In this week’s roundup you’ll read about two anniversary exhibitions, 6,000 shapes upstate, masterworks in the Midwest, some road trip souvenirs, a whole lotta prints, and a sale you won’t want to miss:
- The Museum of Contemporary Art, Los Angeles celebrates their thirty year anniversary with Collection: MoCA’s First Thirty Years. The two-part exhibition is the largest-ever installation of MoCA’s permanent collection. Part one is on view at MoCA Grand Avenue and features works made between 1939 and 1979, beginning with Piet Mondrian’s Composition of Red, Blue, Yellow and White: Nom III (1939). The second part, on view at The Geffen Contemporary at MoCA, features works made since the museum’s founding in 1979. Included in Collection are Art21 artists Barbara Kruger, Mike Kelley (both Season 1), Vija Celmins, Gabriel Orozco, Kara Walker, Raymond Pettibon (all Season 2), Hiroshi Sugimoto, Roni Horn, Richard Tuttle (all Season 3), Lari Pittman (Season 4), Jeff Koons, and John Baldessari (both Season 5). The exhibition, which opened in November, is ongoing.
- Artinfo.com reports that Raymond Pettibon (Season 2) has won the University of Vienna’s Oscar Kokoschka Prize for 2010. The Kokoschka Prize is awarded to one contemporary artist every two years. Pettibon will receive a check for $28,000 in a ceremony at the university on March 1.
- Prints by Pepón Osario (Season 1), Kiki Smith (Season 2), and Mark Bradford (Season 4) are included in The Graphic Unconscious, the core exhibition of Philagrafika 2010, a new international festival in Philadelphia that celebrates printmaking in contemporary art. The exhibit features 35 artists from 18 countries and is spread across five venues: Moore College of Art & Design; Pennsylvania Academy of the Fine Arts; Philadelphia Museum of Art; The Print Center; and Temple Gallery, Tyler School of Art, Temple University.
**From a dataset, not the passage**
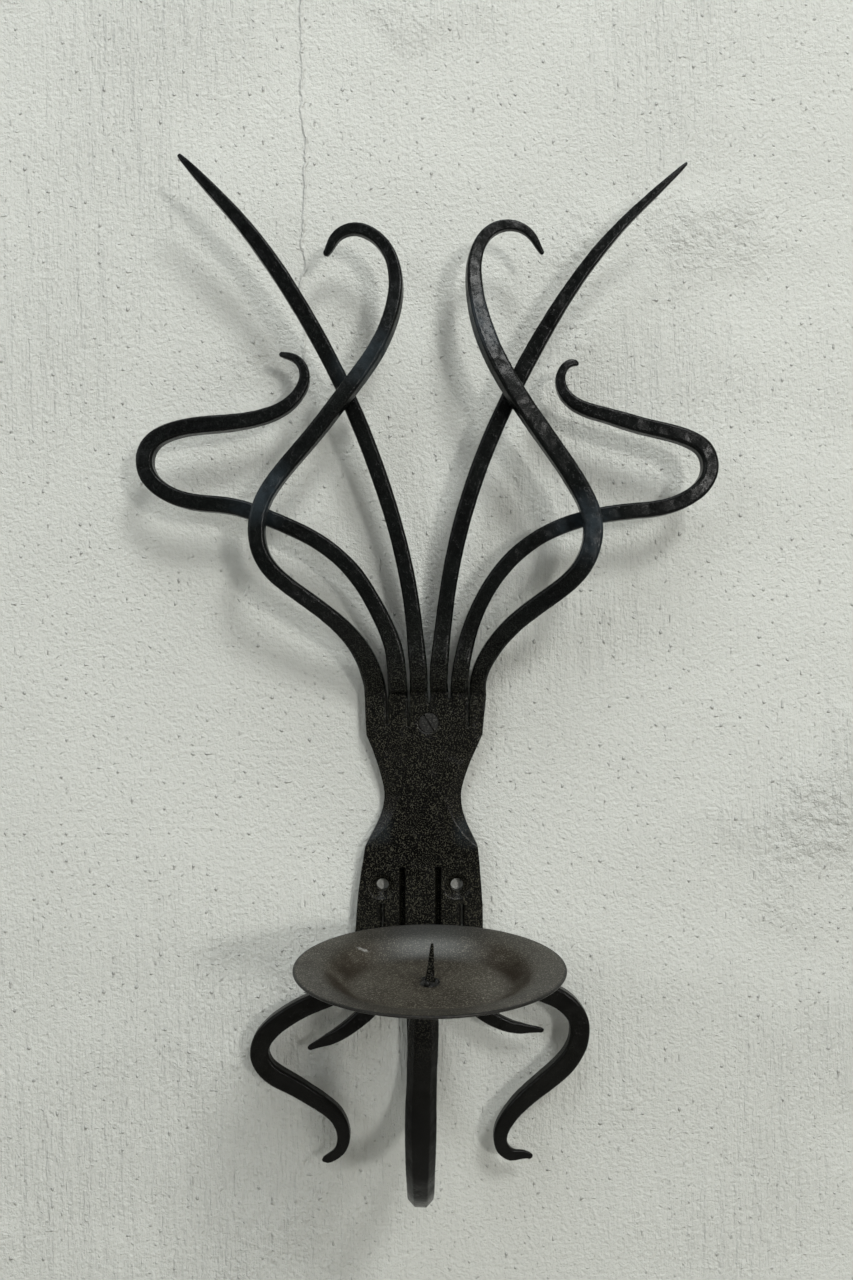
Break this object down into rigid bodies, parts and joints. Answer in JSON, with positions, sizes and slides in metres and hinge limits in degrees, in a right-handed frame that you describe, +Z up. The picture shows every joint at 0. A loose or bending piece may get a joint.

In Osorio’s installation, according to Philly.com, “he ponders his mother’s mortality and anticipates longing for her in a 12-foot-square bed of mostly black confetti on which he prints a blue X-ray of her skull with an ink-jet printer.” Philagrafika 2010 continues through April 11.
- Speaking of prints: If you attended Art21’s Culture Wars event last week, you’re already familiar with 20×200, the limited-edition print and photograph company that donated prizes for the winning team. (Congrats, @GlennLsApt!) On February 3 at 2pm (EST) 20×200 will release two works from Season 1 artist William Wegman. (We hear there’s one photograph and one painting.) 20×200’s mailing list subscribers will have the chance to purchase prints an hour or two before they are released on the homepage. Given their “ridiculously affordable” prices, we advise you to get on the list now!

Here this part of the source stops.